WHAT YOU HAVE TO DO: Set down the lines from the one containing "const material = (color, roughness)" to the one containing "before = set(bpy.data.objects)", both lines included, exactly as they stand and with no other lines.

INFORMATION PROVIDED:
:::

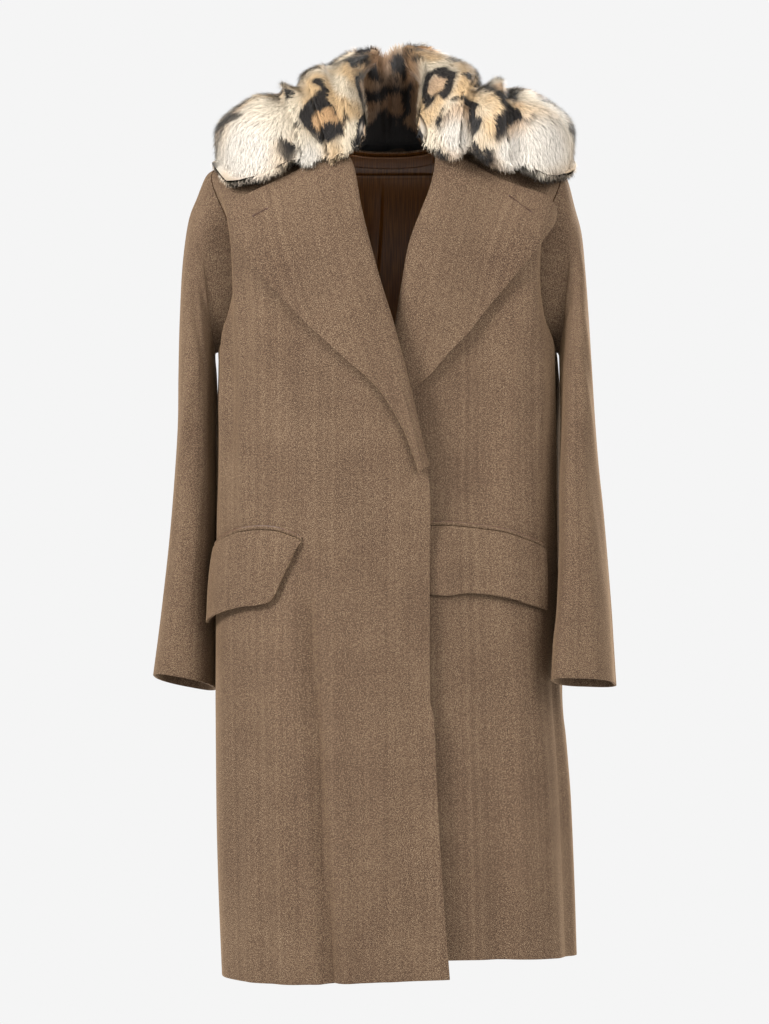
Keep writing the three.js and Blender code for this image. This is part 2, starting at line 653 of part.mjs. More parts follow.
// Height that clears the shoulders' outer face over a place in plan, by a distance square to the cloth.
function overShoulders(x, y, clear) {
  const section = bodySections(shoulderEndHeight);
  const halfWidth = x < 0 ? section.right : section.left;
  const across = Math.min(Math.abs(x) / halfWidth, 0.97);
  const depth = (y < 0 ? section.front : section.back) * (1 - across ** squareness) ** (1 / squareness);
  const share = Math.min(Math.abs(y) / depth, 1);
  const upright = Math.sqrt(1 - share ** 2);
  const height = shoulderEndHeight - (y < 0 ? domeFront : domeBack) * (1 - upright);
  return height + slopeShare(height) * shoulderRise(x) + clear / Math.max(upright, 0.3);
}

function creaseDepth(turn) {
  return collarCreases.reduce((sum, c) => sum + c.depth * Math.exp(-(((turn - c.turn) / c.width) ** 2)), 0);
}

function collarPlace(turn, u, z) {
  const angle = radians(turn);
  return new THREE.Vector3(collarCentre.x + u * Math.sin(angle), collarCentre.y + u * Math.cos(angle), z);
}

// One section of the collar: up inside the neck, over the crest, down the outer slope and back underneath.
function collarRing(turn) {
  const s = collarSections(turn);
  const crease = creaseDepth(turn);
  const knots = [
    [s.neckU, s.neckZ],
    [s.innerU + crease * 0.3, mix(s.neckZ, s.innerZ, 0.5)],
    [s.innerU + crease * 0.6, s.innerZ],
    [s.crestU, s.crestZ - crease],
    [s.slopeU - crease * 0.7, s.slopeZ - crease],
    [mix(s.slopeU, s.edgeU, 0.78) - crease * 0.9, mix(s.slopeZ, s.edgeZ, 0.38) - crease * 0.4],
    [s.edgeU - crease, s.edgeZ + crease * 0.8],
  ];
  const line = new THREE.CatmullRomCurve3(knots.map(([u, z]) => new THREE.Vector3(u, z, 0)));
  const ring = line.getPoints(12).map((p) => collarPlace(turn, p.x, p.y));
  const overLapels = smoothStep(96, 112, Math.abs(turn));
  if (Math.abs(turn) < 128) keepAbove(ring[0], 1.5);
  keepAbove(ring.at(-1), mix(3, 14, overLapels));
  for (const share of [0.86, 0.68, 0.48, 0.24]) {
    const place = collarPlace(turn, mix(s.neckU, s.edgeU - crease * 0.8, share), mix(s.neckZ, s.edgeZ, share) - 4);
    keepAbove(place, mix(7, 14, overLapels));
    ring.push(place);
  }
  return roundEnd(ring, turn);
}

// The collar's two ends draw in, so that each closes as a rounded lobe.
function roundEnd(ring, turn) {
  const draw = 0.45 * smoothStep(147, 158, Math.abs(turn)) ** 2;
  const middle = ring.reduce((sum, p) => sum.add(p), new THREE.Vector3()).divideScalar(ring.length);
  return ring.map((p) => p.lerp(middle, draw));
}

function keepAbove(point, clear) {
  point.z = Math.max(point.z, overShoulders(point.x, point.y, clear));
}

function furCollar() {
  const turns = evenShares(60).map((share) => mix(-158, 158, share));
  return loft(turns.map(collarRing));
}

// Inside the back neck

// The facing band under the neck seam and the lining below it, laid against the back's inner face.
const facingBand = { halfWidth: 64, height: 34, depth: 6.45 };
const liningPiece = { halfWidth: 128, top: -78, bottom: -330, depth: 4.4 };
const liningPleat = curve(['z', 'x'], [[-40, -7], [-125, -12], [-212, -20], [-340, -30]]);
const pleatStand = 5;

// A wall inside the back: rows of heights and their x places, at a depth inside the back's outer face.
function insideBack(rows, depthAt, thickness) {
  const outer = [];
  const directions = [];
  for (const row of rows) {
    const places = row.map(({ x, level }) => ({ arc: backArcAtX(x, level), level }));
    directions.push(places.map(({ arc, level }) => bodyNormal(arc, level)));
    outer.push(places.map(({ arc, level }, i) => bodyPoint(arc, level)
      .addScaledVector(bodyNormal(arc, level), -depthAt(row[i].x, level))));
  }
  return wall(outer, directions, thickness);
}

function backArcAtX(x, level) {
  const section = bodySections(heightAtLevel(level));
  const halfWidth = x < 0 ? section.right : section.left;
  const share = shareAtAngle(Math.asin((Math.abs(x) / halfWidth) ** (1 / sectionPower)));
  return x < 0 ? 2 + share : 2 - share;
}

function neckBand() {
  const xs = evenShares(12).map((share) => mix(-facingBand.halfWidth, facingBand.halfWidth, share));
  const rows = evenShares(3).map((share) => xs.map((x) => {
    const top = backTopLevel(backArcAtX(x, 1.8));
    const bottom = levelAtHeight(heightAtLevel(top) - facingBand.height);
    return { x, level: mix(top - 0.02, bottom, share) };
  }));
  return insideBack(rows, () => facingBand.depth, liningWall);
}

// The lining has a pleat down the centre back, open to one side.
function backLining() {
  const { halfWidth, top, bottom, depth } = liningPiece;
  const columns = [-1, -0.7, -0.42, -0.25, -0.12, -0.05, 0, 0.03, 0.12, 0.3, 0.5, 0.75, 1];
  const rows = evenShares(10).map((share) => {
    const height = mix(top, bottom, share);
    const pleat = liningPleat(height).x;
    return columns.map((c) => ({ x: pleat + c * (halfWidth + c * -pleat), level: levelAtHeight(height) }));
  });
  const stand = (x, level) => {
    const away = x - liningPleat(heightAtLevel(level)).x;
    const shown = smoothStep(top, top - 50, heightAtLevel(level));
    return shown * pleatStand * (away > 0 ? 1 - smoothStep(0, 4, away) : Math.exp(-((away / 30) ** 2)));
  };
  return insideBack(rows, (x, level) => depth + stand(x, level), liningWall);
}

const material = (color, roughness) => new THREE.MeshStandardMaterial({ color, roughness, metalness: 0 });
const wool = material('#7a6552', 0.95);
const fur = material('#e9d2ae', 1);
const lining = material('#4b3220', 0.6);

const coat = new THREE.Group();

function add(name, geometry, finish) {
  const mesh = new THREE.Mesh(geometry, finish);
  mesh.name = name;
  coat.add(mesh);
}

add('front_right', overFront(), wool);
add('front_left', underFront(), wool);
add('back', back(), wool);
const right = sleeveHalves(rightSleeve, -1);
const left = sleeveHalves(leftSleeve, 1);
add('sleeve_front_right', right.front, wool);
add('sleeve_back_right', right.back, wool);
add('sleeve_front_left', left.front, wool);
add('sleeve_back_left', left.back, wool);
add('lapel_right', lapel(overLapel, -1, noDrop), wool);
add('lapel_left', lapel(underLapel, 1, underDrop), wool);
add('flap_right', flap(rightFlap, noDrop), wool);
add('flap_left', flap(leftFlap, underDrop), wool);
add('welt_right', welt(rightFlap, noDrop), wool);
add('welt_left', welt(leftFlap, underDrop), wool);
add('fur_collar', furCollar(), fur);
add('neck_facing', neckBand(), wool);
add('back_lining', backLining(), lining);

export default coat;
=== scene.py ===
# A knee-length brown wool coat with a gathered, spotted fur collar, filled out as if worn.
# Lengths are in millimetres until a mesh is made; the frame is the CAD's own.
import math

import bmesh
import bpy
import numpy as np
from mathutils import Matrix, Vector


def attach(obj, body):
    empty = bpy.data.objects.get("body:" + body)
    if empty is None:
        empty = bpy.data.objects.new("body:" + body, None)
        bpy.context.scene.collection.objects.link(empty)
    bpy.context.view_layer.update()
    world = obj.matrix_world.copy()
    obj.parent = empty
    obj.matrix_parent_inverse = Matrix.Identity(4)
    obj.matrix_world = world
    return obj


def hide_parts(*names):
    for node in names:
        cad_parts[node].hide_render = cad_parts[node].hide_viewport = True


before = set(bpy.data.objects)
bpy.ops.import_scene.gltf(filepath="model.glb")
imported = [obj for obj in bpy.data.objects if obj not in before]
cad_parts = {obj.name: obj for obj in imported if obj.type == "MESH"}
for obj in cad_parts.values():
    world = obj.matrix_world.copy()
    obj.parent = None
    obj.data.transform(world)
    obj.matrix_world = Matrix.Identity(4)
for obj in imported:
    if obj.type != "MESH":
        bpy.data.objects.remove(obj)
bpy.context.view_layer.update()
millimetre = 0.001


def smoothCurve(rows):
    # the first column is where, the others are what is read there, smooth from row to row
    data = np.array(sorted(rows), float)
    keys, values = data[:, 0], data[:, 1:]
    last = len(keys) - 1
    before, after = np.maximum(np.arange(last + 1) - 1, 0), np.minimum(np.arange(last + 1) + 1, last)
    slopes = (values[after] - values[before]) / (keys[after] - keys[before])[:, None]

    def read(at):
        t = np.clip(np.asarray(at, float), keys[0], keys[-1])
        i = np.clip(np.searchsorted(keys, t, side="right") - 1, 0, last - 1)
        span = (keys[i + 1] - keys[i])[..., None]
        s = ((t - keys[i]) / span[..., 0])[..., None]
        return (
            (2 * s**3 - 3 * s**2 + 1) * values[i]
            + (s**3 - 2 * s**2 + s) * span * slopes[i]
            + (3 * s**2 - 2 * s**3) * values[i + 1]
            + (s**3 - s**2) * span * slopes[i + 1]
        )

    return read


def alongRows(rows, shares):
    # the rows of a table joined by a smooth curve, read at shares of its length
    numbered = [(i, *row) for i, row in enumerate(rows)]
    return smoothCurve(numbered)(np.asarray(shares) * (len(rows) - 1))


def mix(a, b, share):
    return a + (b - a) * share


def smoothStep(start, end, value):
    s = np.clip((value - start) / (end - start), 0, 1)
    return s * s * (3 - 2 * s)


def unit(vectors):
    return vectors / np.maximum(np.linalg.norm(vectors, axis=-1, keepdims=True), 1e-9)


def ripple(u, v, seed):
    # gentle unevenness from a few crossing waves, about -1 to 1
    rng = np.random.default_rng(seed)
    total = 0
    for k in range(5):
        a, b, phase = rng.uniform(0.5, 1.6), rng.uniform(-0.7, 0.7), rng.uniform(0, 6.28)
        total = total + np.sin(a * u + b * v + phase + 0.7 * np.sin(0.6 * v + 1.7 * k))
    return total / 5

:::

COMPLETE OUTPUT:
const material = (color, roughness) => new THREE.MeshStandardMaterial({ color, roughness, metalness: 0 });
const wool = material('#7a6552', 0.95);
const fur = material('#e9d2ae', 1);
const lining = material('#4b3220', 0.6);

const coat = new THREE.Group();

function add(name, geometry, finish) {
  const mesh = new THREE.Mesh(geometry, finish);
  mesh.name = name;
  coat.add(mesh);
}

add('front_right', overFront(), wool);
add('front_left', underFront(), wool);
add('back', back(), wool);
const right = sleeveHalves(rightSleeve, -1);
const left = sleeveHalves(leftSleeve, 1);
add('sleeve_front_right', right.front, wool);
add('sleeve_back_right', right.back, wool);
add('sleeve_front_left', left.front, wool);
add('sleeve_back_left', left.back, wool);
add('lapel_right', lapel(overLapel, -1, noDrop), wool);
add('lapel_left', lapel(underLapel, 1, underDrop), wool);
add('flap_right', flap(rightFlap, noDrop), wool);
add('flap_left', flap(leftFlap, underDrop), wool);
add('welt_right', welt(rightFlap, noDrop), wool);
add('welt_left', welt(leftFlap, underDrop), wool);
add('fur_collar', furCollar(), fur);
add('neck_facing', neckBand(), wool);
add('back_lining', backLining(), lining);

export default coat;
=== scene.py ===
# A knee-length brown wool coat with a gathered, spotted fur collar, filled out as if worn.
# Lengths are in millimetres until a mesh is made; the frame is the CAD's own.
import math

import bmesh
import bpy
import numpy as np
from mathutils import Matrix, Vector


def attach(obj, body):
    empty = bpy.data.objects.get("body:" + body)
    if empty is None:
        empty = bpy.data.objects.new("body:" + body, None)
        bpy.context.scene.collection.objects.link(empty)
    bpy.context.view_layer.update()
    world = obj.matrix_world.copy()
    obj.parent = empty
    obj.matrix_parent_inverse = Matrix.Identity(4)
    obj.matrix_world = world
    return obj


def hide_parts(*names):
    for node in names:
        cad_parts[node].hide_render = cad_parts[node].hide_viewport = True


before = set(bpy.data.objects)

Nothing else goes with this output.